Artists creating wearable fiber art may use purchased finished fabrics or other materials, making them into unique garments, or may dye and/or paint virgin fabric. Many believe that art is something that requires money in order to make it, but a lot of clothing artist are now starting local clothing companies that produce quality art work and clothing for a decent price. Wearable art isn't simply restricted to jewelry but is also seen in graphic T-shirts and even pants.

As with any other art form, the talent and skills of artists in this field vary widely. Since the nature of the medium requires craft skills as well as artistic skills, an advanced artist can be expected to study color theory, chemistry, sewing, clothing design, and computer software such as Photoshop and Illustrator. Classes in clothing design and marketing may be learned from such colleges as the Fashion Institute of Technology in New York City.

The New Zealand city of Nelson has gained a worldwide reputation in the field of wearable art, with its World of WearableArt Awards, held annually since 1987. From 2005, the show moved to Wellington. In Australia, the Shearwater Wearable Arts or W.A.V.E. (Wearable Arts Vision In Education) has developed from a High School initiative to become a leading Wearable Arts Event.

[edit] Jewelry as wearable art: the mid-twentieth century "wearable art movement"

Some twentieth-century modern artists and architects sought to elevate bodily ornamentation — that is, jewelry — to the level of fine art and original design, rather than mere decoration, craft production of traditional designs, or conventional settings for showing off expensive stones or precious metals. In "Modernist Jewelry 1930-1960: The Wearable Art Movement" (2004), author Marbeth Schon explores unique and innovative wearable art objects created by surrealists, cubists, abstract expressionists, and other modernist artists working in the middle decades of the twentieth century.[2] For the main article on this kind of wearable art, see art jewelry.

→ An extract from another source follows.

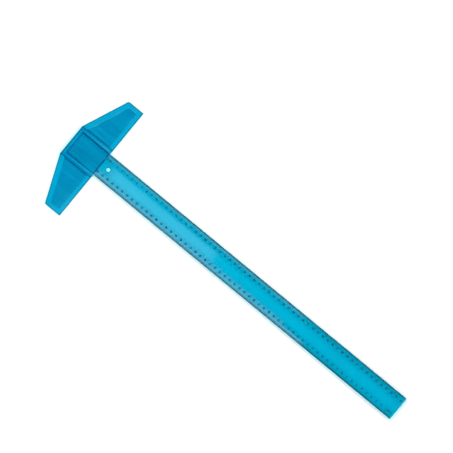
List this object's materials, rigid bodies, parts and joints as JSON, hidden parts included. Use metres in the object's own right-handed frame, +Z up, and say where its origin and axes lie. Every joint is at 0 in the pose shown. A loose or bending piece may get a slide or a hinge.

[edit] Extreme examples of wearable art

Not all garments created as wearable art are made from traditional fibers or fabrics, and not all such artworks are meant for ordinary, practical use. Performance and conceptual artists have sometimes produced examples which are more provocative than useful. Trashion is another branch of extraordinary wearable art. The Portland Oregon Trashion Collective, Junk to Funk, has been using creating outrageous art garments out of trash. www.junktofunk.org

A well known example is the "Electric Dress", a burqa-like costume consisting mostly of variously colored electrified and painted light bulbs, enmeshed in a tangle of wires, created in 1956 by the Japanese Gutai artist Atsuko Tanaka. This extreme garment was something like a stage costume. Not really wearable in an everyday, practical sense, it functioned rather as part of a daring work of performance art (though the "performance" element consisted merely of the artist's wearing the piece while mingling with spectators in a gallery setting).[3]

In Nam June Paik's 1969 performance piece called "TV Bra for Living Sculpture," Charlotte Moorman played the cello while wearing a bra made of two small television sets.[4]

More recently, Canadian artist Andrea Vander Kooij created a group of pieces called "Garments for Forced Intimacy" (2006). According to an essay at Concordia University's Faculty of Fine Arts gallery website, these hand-knit articles of clothing are designed to be worn by two people, and they, "as the name states, compel the wearers into uncharacteristic proximity."[5]